How virtual private networks (VPNs) complement ESNI

A VPN complements ESNI and ECH by adding an encrypted tunnel between your device and the VPN server, which changes what your local network and ISP can see about your traffic overall.

Hiding browsing metadata beyond the SNI field

ECH mainly protects one potential leak: the website name (hostname) that can otherwise show up in the TLS handshake. This means that even with ECH enabled and working, anyone with network-level access can still learn a lot from the connection itself, like which IP address you’re using.

A VPN protects a bigger slice of metadata. It encrypts:

  • The DNS requests your device sends, which normally reveal what domains you’re looking up.
  • The destination IP addresses your device is trying to reach.
  • The TLS connection setup messages, including the ClientHello/SNI/ECH traffic, as they travel across your local network and ISP.
  • The actual application data, including web traffic, app traffic, and background connections.

Reducing network-level traffic visibility

Network operators can observe connection metadata, and some use deep packet inspection (DPI) to identify what kind of traffic it is; for example, whether you’re streaming video, making a voice/video call, gaming, downloading files, or using specific apps and services. A VPN limits the signals DPI relies on to classify your traffic by turning everything into one encrypted tunnel between you and the VPN server.

Protecting traffic on public and untrusted Wi-Fi networks

ESNI and ECH reduce domain exposure during HTTPS setup, but public Wi-Fi is risky for a different reason: the Wi-Fi owner controls the network you’re using. That includes the router or access point you connect to and often the DNS settings your device is told to use.

In that environment, the hotspot operator, or an attacker running a fake hotspot, can typically:

  • See which devices are connected
  • See your traffic metadata (destination IPs, timing, data volume)
  • Control or manipulate DNS responses if DNS isn’t encrypted
  • Redirect you to captive portals or block certain connections
  • Attempt to interfere with non-TLS traffic or poorly secured apps

In this scenario, a VPN complements ESNI and ECH by encrypting traffic from your device to the VPN server before it crosses the Wi-Fi network. That prevents the hotspot from seeing your DNS lookups and the real destinations you connect to, and it makes DNS tampering and traffic manipulation much harder once the tunnel is established.
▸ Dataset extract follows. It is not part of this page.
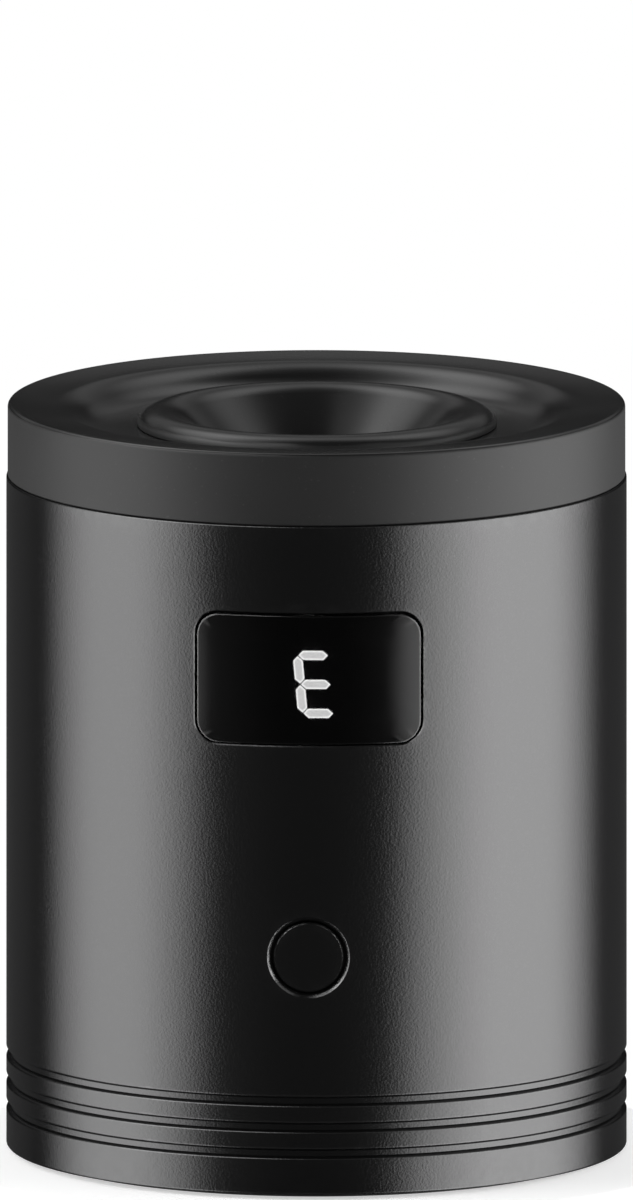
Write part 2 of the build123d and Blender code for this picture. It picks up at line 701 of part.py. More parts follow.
def lower_chassis():
    """Moulded tray: floor, four screw posts, motor cup, cell cradle and rails for the main board."""
    cup_r = DAMPER_R + CUP_WALL
    seat_r = CELL_R + SLIDE_GAP
    pilot = 8.0
    rail_x = (12.2, 15.2)
    tray = rod(FRAME_R, CHASSIS_Z, CHASSIS_FLOOR)
    tray += tube(cup_r, DAMPER_R, CHASSIS_FLOOR, DAMPER_Z[1])
    cradle = tube(seat_r + 1.35, seat_r, CHASSIS_FLOOR, 26.0, CELL_X)
    tray += (cradle - rod(DAMPER_R + 0.8, 0, 60)) & rod(FRAME_R, 0, 60)
    tray -= rod(seat_r, CHASSIS_FLOOR, 60, CELL_X)
    for x, y in around(POST_ANGLES, POST_AT):
        tray += rod(POST_R, BASE_TOP, DECK_Z, x, y)
        tray -= rod(PILOT_R, 0, CHASSIS_Z + pilot, x, y)
        tray -= rod(PILOT_R, DECK_Z - pilot - 2, DECK_Z + PAST, x, y)
    for side in (-1, 1):
        rail = block(rail_x, (-26.2, -21.6), (CHASSIS_FLOOR, 48.0))
        slot_y = (BOARD_FRONT - MOULD_GAP, BOARD_BACK + MOULD_GAP)
        rail -= block((rail_x[0] - PAST, BOARD_HALF_W + MOULD_GAP), slot_y, (BOARD_Z[0], 60))
        tray += rail if side == 1 else mirror(rail, Plane.YZ)
        x, y = side * CHARGE_SCREW_AT[0], CHARGE_SCREW_AT[1]
        tray += rod(2.2, CHASSIS_FLOOR, CHARGE_BOARD_Z, x, y)
        tray -= rod(PILOT_R - 0.25, CHASSIS_FLOOR + 1, 20, x, y)
    tray -= block((-5, 5), (-16, -12), (CHASSIS_FLOOR, 21.0))  # way out for the motor's leads
    return tray - block((12, 16), (-2.6, 2.6), (CHASSIS_FLOOR, 11.5))  # and for the cell's strip


def base_screws():
    """Four screws that pull the base plate up to the posts."""
    turned_over = Rot(180, 0, 0) * screw(PILOT_R, 9.0, 2.5, 0.85)
    return group([Pos(x, y, BASE_Z + BASE_SINK) * turned_over for x, y in around(POST_ANGLES, POST_AT)])


def deck_screws():
    piece = screw(PILOT_R, 8.0, 2.2, 1.4)
    return group([Pos(x, y, DECK_Z + DECK_T) * piece for x, y in around(POST_ANGLES, POST_AT)])


def cover_screws():
    piece = Rot(180, 0, 0) * screw(PILOT_R, 6.0, 1.8, 1.3)
    places = around(COVER_SCREW_ANGLES, COVER_SCREW_AT)
    return group([Pos(x, y, COVER_SEAT_Z - 2.0) * piece for x, y in places])


# ---- power and controls -------------------------------------------------------------------------------------
def battery_cell():
    """Rechargeable cell with its raised positive end."""
    low, high = CELL_Z
    cap_r, cap_h = CELL_CAP
    cell = chamfer(rod(CELL_R, low, high - cap_h, CELL_X).edges(), CELL_EDGE)
    return cell + rod(cap_r, high - cap_h, high, CELL_X)


def battery_tabs():
    """Welded nickel strips on both ends of the cell."""
    low, high = CELL_Z
    across = (-TAB_HALF, TAB_HALF)
    top = block((CELL_X - 6.0, CELL_X + TAB_HALF), across, (high, high + TAB_T))
    bottom = block((CELL_X - 9.6, CELL_X + 2 * TAB_HALF), across, (low - TAB_T, low))
    return group([top, bottom])


def main_board():
    """Upright circuit board behind the display and the button."""
    board = block((-BOARD_HALF_W, BOARD_HALF_W), (BOARD_FRONT, BOARD_BACK), BOARD_Z)
    for z in FRAME_SCREW_Z:
        board -= rod_y(FRAME_SCREW_R + 0.3, BOARD_FRONT - PAST, BOARD_BACK + PAST, z=z)
    return board


def board_parts():
    """Controller, motor driver, coil and capacitors on the back of the main board."""
    return group([block(across, (BOARD_BACK, BOARD_BACK + height), up) for across, height, up in CHIPS])


def front_frame():
    """Moulded frame on the main board: surrounds the digit module and guides the button's stem."""
    half_w = MODULE_HALF_W + MOULD_GAP
    half_h = MODULE_HALF_H + MOULD_GAP
    back = FRAME_Y[1]
    plate = block((-9.4, 9.4), FRAME_Y, (21.5, 69.0))
    plate -= block((-half_w, half_w), FRONT_CUT, (WINDOW_Z - half_h, WINDOW_Z + half_h))
    for x in (-8.2, 8.2):
        for z in (22.6, 43.0, 67.9):
            plate += block((x - 1.2, x + 1.2), (back, BOARD_FRONT), (z - 1.1, z + 1.1))
    for z in FRAME_SCREW_Z:
        plate += rod_y(2.2, back, BOARD_FRONT, z=z)
        plate -= rod_y(FRAME_SCREW_R, back - 0.5, BOARD_FRONT + PAST, z=z)
    return plate - rod_y(STEM_R + SLIDE_GAP, *FRONT_CUT, z=BUTTON_Z)


def frame_screws():
    """Two screws through the board into the frame."""
    head_in = Rot(-90, 0, 0) * screw(FRAME_SCREW_R, 5.6, 1.6, 0.9)
    return group([Pos(0, BOARD_BACK, z) * head_in for z in FRAME_SCREW_Z])


def segment_bars():
    """The seven bars of the digit as flat outlines, keyed by their usual letters."""
    half_t = SEGMENT_T / 2

    def bar(half, upright):
        tips = [(-half, 0), (-half + half_t, half_t), (half - half_t, half_t)]
        tips += [(half, 0), (half - half_t, -half_t), (-half + half_t, -half_t)]
        return [(z, x) for x, z in tips] if upright else tips

    w, h = DIGIT_HALF_W, DIGIT_HALF_H
    places = {
        "a": (0, h, False),
        "g": (0, 0, False),
        "d": (0, -h, False),
        "f": (-w, h / 2, True),
        "e": (-w, -h / 2, True),
        "b": (w, h / 2, True),
        "c": (w, -h / 2, True),
    }
    lean = tan(radians(DIGIT_LEAN))
    bars = {}
    for letter, (x0, z0, upright) in places.items():
        half = (h / 2 if upright else w) - SEGMENT_GAP
        points = [(x0 + x, z0 + z) for x, z in bar(half, upright)]
        bars[letter] = [(DIGIT_X + x + lean * z, DIGIT_Z + z) for x, z in points]
    return bars


def segments(letters):
    """Light guides of the named bars, flush with the face of the module."""
    pieces = []
    for letter in letters:
        corners = [(x, MODULE_FACE, z) for x, z in segment_bars()[letter]]
        pieces.append(extrude(make_face(Polyline(*corners, close=True)), SEGMENT_DEPTH, dir=(0, 1, 0)))
    return pieces


def digit_module():
    """Black block of the seven-segment display."""
    block_z = (WINDOW_Z - MODULE_HALF_H, WINDOW_Z + MODULE_HALF_H)
    module = block((-MODULE_HALF_W, MODULE_HALF_W), (MODULE_FACE, BOARD_FRONT), block_z)
    for piece in segments(LIT + UNLIT):
        module -= piece
    return module


def lit_segments():
    return group(segments(LIT))


def unlit_segments():
    return group(segments(UNLIT))


def button_cap():
    """Button: face curved with the can, flange behind the wall, stem to the switch."""
    cap = rod_y(BUTTON_R, FRONT_CUT[0], FLANGE_Y[1], z=BUTTON_Z)
    cap &= rod(BUTTON_FACE_R, BUTTON_Z - 2 * BUTTON_R, BUTTON_Z + 2 * BUTTON_R)
    cap = chamfer(cap.faces().sort_by(Axis.Y)[0].edges(), BUTTON_EDGE)
    cap += rod_y(FLANGE_R, *FLANGE_Y, z=BUTTON_Z)
    return cap + rod_y(STEM_R, FLANGE_Y[1], PLUNGER_FACE, z=BUTTON_Z)


def button_dome():
    """Silicone spring ring between the button's flange and the frame."""
    step = -31.2
    dome = rod_y(4.3, FLANGE_Y[1], step, z=BUTTON_Z) + rod_y(3.4, step, FRAME_Y[0], z=BUTTON_Z)
    return dome - rod_y(STEM_R + 0.3, FLANGE_Y[0], FRAME_Y[1], z=BUTTON_Z)


def power_switch():
    """Tactile switch on the main board."""
    half, well_r, well = 3.0, 1.8, 1.8
    body = block((-half, half), (SWITCH_FACE, BOARD_FRONT), (BUTTON_Z - half, BUTTON_Z + half))
    return body - rod_y(well_r, SWITCH_FACE - PAST, SWITCH_FACE + well, z=BUTTON_Z)


def switch_plunger():
    return rod_y(1.7, PLUNGER_FACE, SWITCH_FACE + 0.6, z=BUTTON_Z)


def charge_board():
    """Small board that carries the charging socket."""
    half_w, front, back = 8.0, 17.6, 31.4
    board = block((-half_w, half_w), (front, back), (CHARGE_BOARD_Z, CHARGE_BOARD_Z + CHARGE_BOARD_T))
    x, y = CHARGE_SCREW_AT
    for side in (-1, 1):
        board -= rod(1.1, CHARGE_BOARD_Z - PAST, CHARGE_BOARD_Z + CHARGE_BOARD_T + PAST, side * x, y)
    return board


def charge_screws():
    piece = screw(PILOT_R - 0.25, 5.0, 1.7, 1.0)
    x, y = CHARGE_SCREW_AT
    return group([Pos(side * x, y, CHARGE_BOARD_Z + CHARGE_BOARD_T) * piece for side in (-1, 1)])


def socket_shell():
    """Stainless shell of the charging socket, open to the back."""
    front, back = SOCKET_Y
    return socket_bar(0, front, back) - socket_bar(SHELL_T, front + CHARGE_BOARD_T, back + PAST)


def socket_tongue():
    """Plastic tongue with its base inside the shell."""
    root = SOCKET_Y[0] + CHARGE_BOARD_T
    half_w, half_t = 3.3, 0.35
    base_t, tip = 1.2, SOCKET_Y[1] - 0.9
    base = socket_bar(SHELL_T, root, root + base_t)
    return base + block((-half_w, half_w), (root + base_t, tip), (SOCKET_Z - half_t, SOCKET_Z + half_t))


def lead(*points):
    """Insulated wire through the given points, with round bends."""
    route = FilletPolyline(*points, radius=LEAD_BEND)
    return sweep(Plane(route @ 0, z_dir=route % 0) * Circle(LEAD_R), route)


def motor_lead(side):
    """From a motor terminal through the gate in the chassis and up to the main board."""
    tab_x, x, y, low, high = side * TERMINAL_X, side * 2.6, -18.5, 13.5, 24.0
    tab_z = MOTOR_BASE - TERMINAL_DROP
    return lead((tab_x, 0, tab_z), (tab_x, 0, low), (x, y, low), (x, y, high), (x, BOARD_BACK, high))


def charge_lead(x, lift):
    """From the charging board round the motor to the main board."""
    y, z = 18.6, 21.5 + lift
    board_top = CHARGE_BOARD_Z + CHARGE_BOARD_T
    return lead((x, y, board_top), (x, y, z), (-22.5, 5.5, z), (-10, -18.5, z), (-10, BOARD_BACK, z))


def positive_leads():
    """Motor, charging and cell leads of the positive side."""
    top = CELL_Z[1] + TAB_T
    over = 47.5
    cell = lead((20, 0, top), (20, 0, over), (10, -18.5, over), (10, BOARD_BACK, over))
    return group([motor_lead(1), charge_lead(-2.7, 0), cell])


def negative_leads():
    """Motor, charging and cell leads of the negative side."""
    low = CELL_Z[0] + LEAD_R
    high = 21.0
    cell = lead((14.6, 0, low), (8, 0, low), (0, -18.5, low), (0, -18.5, high), (0, BOARD_BACK, high))
    return group([motor_lead(-1), charge_lead(-0.3, LEAD_SPACING), cell])


PARTS = (
    outer_sleeve, display_lens, top_cover, base_plate, foot_ring,
    bottle_cup, cup_carrier, splash_seal,
    bearing_inner_race, bearing_outer_race, bearing_shields, bearing_balls, ball_cage,
    crank_hub, counterweight, hub_set_screw, bearing_washer, bearing_screw,
    motor_can, motor_end_bell, motor_bushings, motor_terminals, motor_brushes, motor_magnets,
    motor_shaft, armature_core, armature_windings, commutator, commutator_tube,
    motor_screws, motor_damper,
    upper_deck, lower_chassis, base_screws, deck_screws, cover_screws,
    battery_cell, battery_tabs, main_board, board_parts, front_frame, frame_screws,
    digit_module, lit_segments, unlit_segments,
    button_cap, button_dome, power_switch, switch_plunger,
    charge_board, charge_screws, socket_shell, socket_tongue, positive_leads, negative_leads,
)


def main():
    os.makedirs("parts", exist_ok=True)
    for make in PARTS:
        export_step(make(), f"parts/{make.__name__}.step")


main()
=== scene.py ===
"""Finishes and finely modelled skins for a table-top bottle shaker, laid out as an add-on.

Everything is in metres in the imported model's own frame: +Z up, the front at -Y, the table at Z = 0.
"""

from math import asin, atan, cos, pi, radians, sin, tan
import json

import bmesh
import bpy
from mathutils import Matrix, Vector


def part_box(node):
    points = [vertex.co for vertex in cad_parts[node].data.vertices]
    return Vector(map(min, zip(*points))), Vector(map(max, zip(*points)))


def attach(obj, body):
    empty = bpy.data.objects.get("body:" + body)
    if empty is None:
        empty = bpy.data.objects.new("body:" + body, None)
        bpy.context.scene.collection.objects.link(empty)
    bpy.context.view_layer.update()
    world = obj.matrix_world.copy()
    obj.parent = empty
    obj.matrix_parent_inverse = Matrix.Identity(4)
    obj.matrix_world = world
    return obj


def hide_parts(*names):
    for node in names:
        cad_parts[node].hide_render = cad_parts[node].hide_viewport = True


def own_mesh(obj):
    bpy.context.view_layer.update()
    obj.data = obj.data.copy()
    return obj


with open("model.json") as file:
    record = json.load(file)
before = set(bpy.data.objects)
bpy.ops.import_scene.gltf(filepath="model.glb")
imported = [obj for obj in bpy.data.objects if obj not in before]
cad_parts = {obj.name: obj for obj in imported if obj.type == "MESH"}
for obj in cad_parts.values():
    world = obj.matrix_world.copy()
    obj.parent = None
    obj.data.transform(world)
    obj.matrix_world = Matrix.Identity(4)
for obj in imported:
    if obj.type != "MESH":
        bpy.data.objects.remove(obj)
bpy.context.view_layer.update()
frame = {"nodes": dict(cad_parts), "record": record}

bl_info = {
    "name": "Bottle Shaker",
    "version": (1, 0, 0),
    "blender": (4, 5, 0),
    "location": "View3D > Sidebar > Shaker",
    "description": "Builds the skins, finishes and stage of a table-top bottle shaker",
    "category": "Object",
}

MM = 0.001
CAN_LOW, CAN_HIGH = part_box("outer_sleeve")
LENS_LOW, LENS_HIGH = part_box("display_lens")
COVER_LOW, COVER_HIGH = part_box("top_cover")
CUP_LOW, CUP_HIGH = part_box("bottle_cup")
BUTTON_LOW, BUTTON_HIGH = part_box("button_cap")
SOCKET_LOW, SOCKET_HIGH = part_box("socket_shell")

COLUMNS = 240  # facets round the can
ARC_STEPS = 5  # facets in half a corner of a rounded loop
SHARP_ANGLE = radians(35)  # edges that turn by more than this stay crisp
FRONT, BACK = 0.0, pi  # bearings of the openings, from -Y towards +X
BORE_STEP = 33.1 * MM  # radius where the flanges of lens and button bear on the can's bore
FLANGE_BACK = 31.9 * MM  # radius of the back of those flanges


# ---- what a user would change --------------------------------------------------------------------
def length(name, about, value):
    """Property that holds a length in metres."""
    return bpy.props.FloatProperty(name=name, description=about, default=value, unit="LENGTH", precision=5)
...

ESNI and ECH compared to other privacy technologies

ECH is narrow by design. Other tools protect different parts of the connection, so they’re often complementary rather than interchangeable.

  • Encrypted DNS (DoH/DoT): DNS over HTTPS (DoH) and DNS over TLS (DoT) encrypt DNS lookups, which limits observers on the network from seeing which domains you’re trying to resolve. This matters because even if ECH hides the hostname in the TLS handshake, unencrypted DNS can still reveal the site you’re visiting.
  • Apple iCloud Private Relay: Private Relay routes traffic through two separate relays so that no single party can see both your identity and your destination. It’s designed to reduce exposure of browsing metadata like DNS queries and IP address visibility, and it works more like a privacy-focused relay system than a TLS-only fix.
  • The Onion Router (Tor): Tor is designed to hide which websites you visit from network observers by routing traffic through multiple encrypted hops. It provides much stronger anonymity than ECH, but it comes with different tradeoffs, including slower performance, compatibility limitations, and a different threat model overall.

FAQ: Common questions about encrypted SNI (ESNI)

What is encrypted SNI (ESNI)?

ESNI is a method for hiding the website name that your browser normally sends during the start of an HTTPS connection. It was designed to stop the “which site is this?” part of the Transport Layer Security (TLS) handshake from being visible to networks in between.

How does Server Name Indication (SNI) affect privacy and security?

SNI doesn’t weaken the encryption on HTTPS page content, but it can expose the domain name you’re trying to reach during the connection setup. That can make it easier for networks to log which sites you visit, apply domain-based filtering, or build a rough profile of your browsing, even when the content stays encrypted.

Is encrypted SNI (ESNI) still used, or has it been replaced by ECH?

ESNI was an earlier approach and has largely been superseded by Encrypted Client Hello (ECH), which protects more than just the SNI field. In most modern discussions and deployments, ECH is the focus.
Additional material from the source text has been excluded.